Jacques Chonchol, ancien Ministre du Président Allende,
exilé à Paris pendant une vingtaine d’années
Nous sommes convaincus que l’arrêt de cette réalité d’Église serait une perte immense pour tous ceux et celles qui y sont engagés, mais aussi pour le diocèse de Paris et l’Église de France. L’accueil inconditionnel et la coresponsabilité qui s’y vivent sont, pour beaucoup de femmes et d’hommes, des signes de l’Évangile dans la société actuelle. Nous demandons donc instamment à Mgr Aupetit de revenir sur sa décision et d’accepter la demande de dialogue fraternel formulée par l’équipe pastorale.

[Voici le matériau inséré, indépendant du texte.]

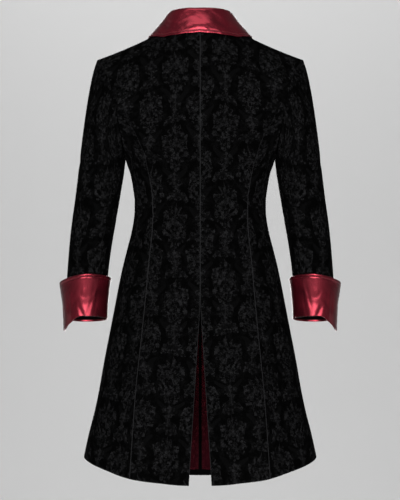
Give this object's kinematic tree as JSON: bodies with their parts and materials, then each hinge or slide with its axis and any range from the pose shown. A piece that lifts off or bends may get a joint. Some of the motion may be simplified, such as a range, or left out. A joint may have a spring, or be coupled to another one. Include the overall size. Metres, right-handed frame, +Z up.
{
  "type": "frock coat",
  "caption": "Long fitted frock coat of black figured velvet with a back vent, a burgundy satin turn-down collar and pointed turned-back cuffs, filled out as if worn.",
  "frame": {"origin": "midway between the two points where the shoulder seams meet the neck", "axes": "+Z up, the coat's front faces -Y, the wearer's left is +X"},
  "size_m": [0.6474, 0.3685, 1.0877],
  "materials": {
    "velvet": "black figured velvet, matt pile",
    "satin": "burgundy satin, soft sheen",
    "lining": "burgundy lining satin"
  },
  "bodies": {
    "root": {"back_left": "velvet", "back_right": "velvet", "side_back_left": "velvet", "side_back_right": "velvet", "front_left": "velvet", "front_right": "velvet", "sleeve_top_left": "velvet", "sleeve_top_right": "velvet", "sleeve_under_left": "velvet", "sleeve_under_right": "velvet", "cuff_left": "satin", "cuff_right": "satin", "collar": "satin", "lining_front_left": "lining", "lining_front_right": "lining"}
  },
  "joints": []
}
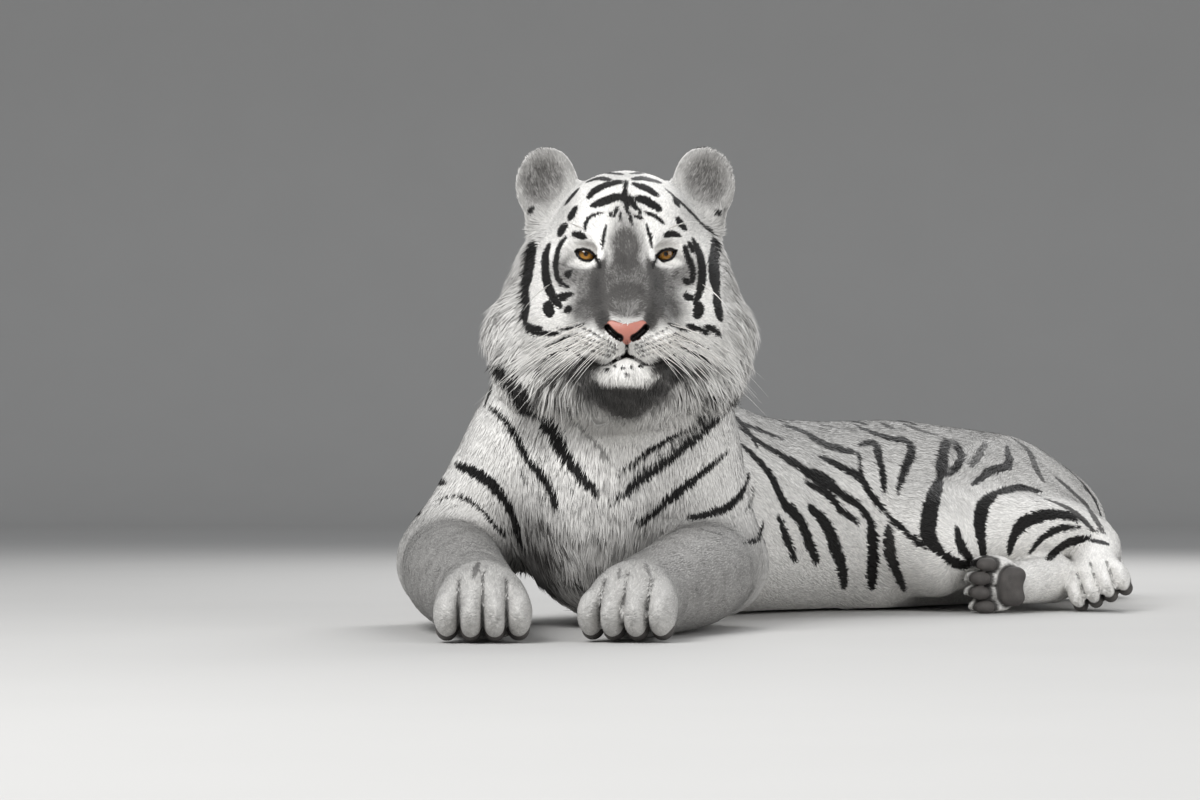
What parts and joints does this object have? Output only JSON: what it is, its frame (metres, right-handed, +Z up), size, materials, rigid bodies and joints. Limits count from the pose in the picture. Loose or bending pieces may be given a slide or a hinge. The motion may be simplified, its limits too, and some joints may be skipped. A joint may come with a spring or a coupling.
{
  "type": "white tiger",
  "caption": "Life-size white tiger lying with its head up, forelegs straight ahead, hips rolled to one side and tail laid round behind.",
  "frame": {"origin": "on the floor, under the middle of the box round the whole animal", "axes": "+Z up; the head looks along -Y and the tiger's left side is on the +X side; the trunk runs back towards +X and +Y"},
  "size_m": [1.1916, 1.9074, 0.6527],
  "materials": {
    "coat": "fur, white with black-brown stripes",
    "eye": "wet, amber iris and round black pupil",
    "nose": "moist pink skin of the nose",
    "pads": "dark, dry, wrinkled skin of the soles",
    "whiskers": "pale, smooth, slightly glossy hair"
  },
  "bodies": {
    "root": {"head": "coat", "ear_left": "coat", "ear_right": "coat", "eye_left": "eye", "eye_right": "eye", "neck": "coat", "chest": "coat", "loin": "coat", "hips": "coat", "upper_arm_left": "coat", "upper_arm_right": "coat", "forearm_left": "coat", "forearm_right": "coat", "forepaw_left": "coat", "forepaw_right": "coat", "thigh_left": "coat", "thigh_right": "coat", "shin_left": "coat", "hind_foot_left": "coat", "hind_foot_right": "coat", "tail_base": "coat", "tail_middle": "coat", "tail_tip": "coat"}
  },
  "joints": []
}
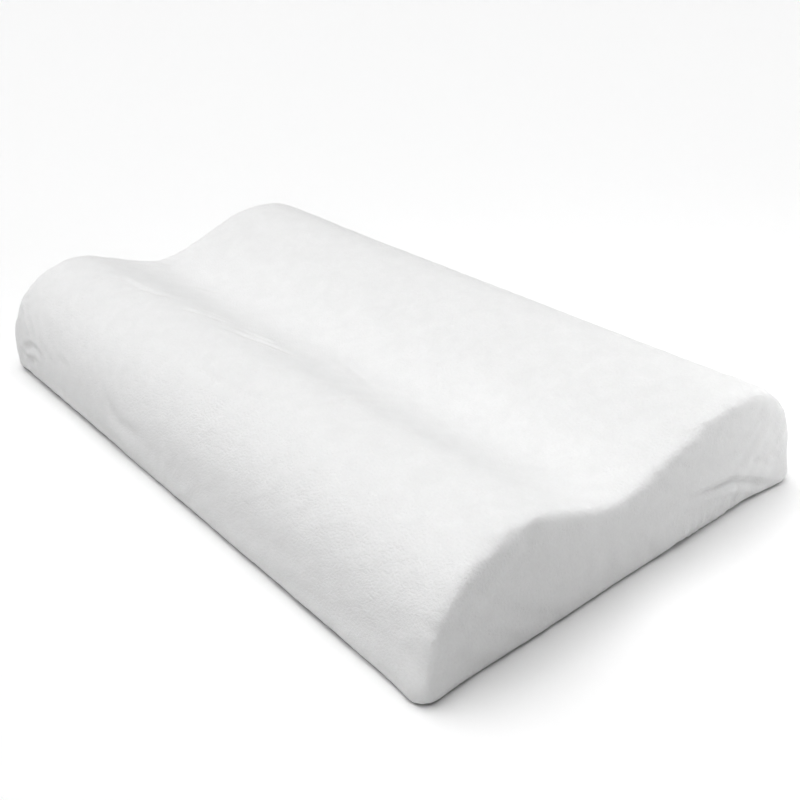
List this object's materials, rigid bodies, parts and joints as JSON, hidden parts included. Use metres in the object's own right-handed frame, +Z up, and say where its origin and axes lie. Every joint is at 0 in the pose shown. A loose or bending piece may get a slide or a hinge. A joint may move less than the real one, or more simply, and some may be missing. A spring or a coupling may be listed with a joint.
{
  "type": "bed pillow",
  "caption": "Contour bed pillow: moulded foam core with a low lobe, neck valley and high lobe, in a jersey liner and a zipped velour cover.",
  "frame": {"origin": "middle of the flat underside, on the surface the pillow lies on", "axes": "+X along the pillow's length, -Y towards the low lobe, +Y towards the high lobe and the zip, +Z up"},
  "size_m": [0.5007, 0.3041, 0.079],
  "materials": {
    "velour": "off-white polyester velour with a short nap, matt with a soft sheen",
    "jersey": "thin white cotton jersey, matt",
    "foam": "moulded viscoelastic foam, pale cream, matt, closed skin with fine pores",
    "zip_tape": "white woven polyester tape",
    "nylon": "white nylon coil, satin",
    "nickel": "satin nickel plate on cast zinc",
    "satin": "white satin ribbon, blank"
  },
  "bodies": {
    "pillow": {"foam_core": "foam", "liner_upper": "jersey", "liner_lower": "jersey", "cover_top_panel": "velour", "cover_bottom_panel": "velour", "cover_left_end_panel": "velour", "cover_right_end_panel": "velour", "care_label": "satin", "zip_tape_upper": "zip_tape", "zip_tape_lower": "zip_tape", "zip_coil_upper": "nylon", "zip_coil_lower": "nylon", "zip_top_stop_upper": "nickel", "zip_top_stop_lower": "nickel", "zip_bottom_stop": "nickel", "zip_garage_left": "zip_tape", "zip_garage_right": "zip_tape"},
    "slider": {"zip_slider_body": "nickel"},
    "pull_tab": {"zip_pull_tab": "nickel"}
  },
  "joints": [
    {"name": "zip_slide", "type": "slide", "parent": "pillow", "child": "slider", "axis": [-1, 0, 0], "range_m": [0, 0.4026]},
    {"name": "pull_tab_hinge", "type": "hinge", "parent": "slider", "child": "pull_tab", "pos_m": [0.2022, 0.1523, 0.016], "axis": [0, 0, -1], "range_deg": [0, 180]}
  ]
}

Les difficultés rencontrées peuvent certainement être surmontées par un effort commun. Ce temps de Carême, qui appelle chacun-e à la conversion, ne doit pas être celui du rejet et de l’exclusion.
La Fédération des Réseaux du Parvis
Signataire en 1989 de l’appel des 25.000 (avec l’hebdomadaire Témoignage Chrétien)
pour une Église du dialogue au service des hommes et du monde.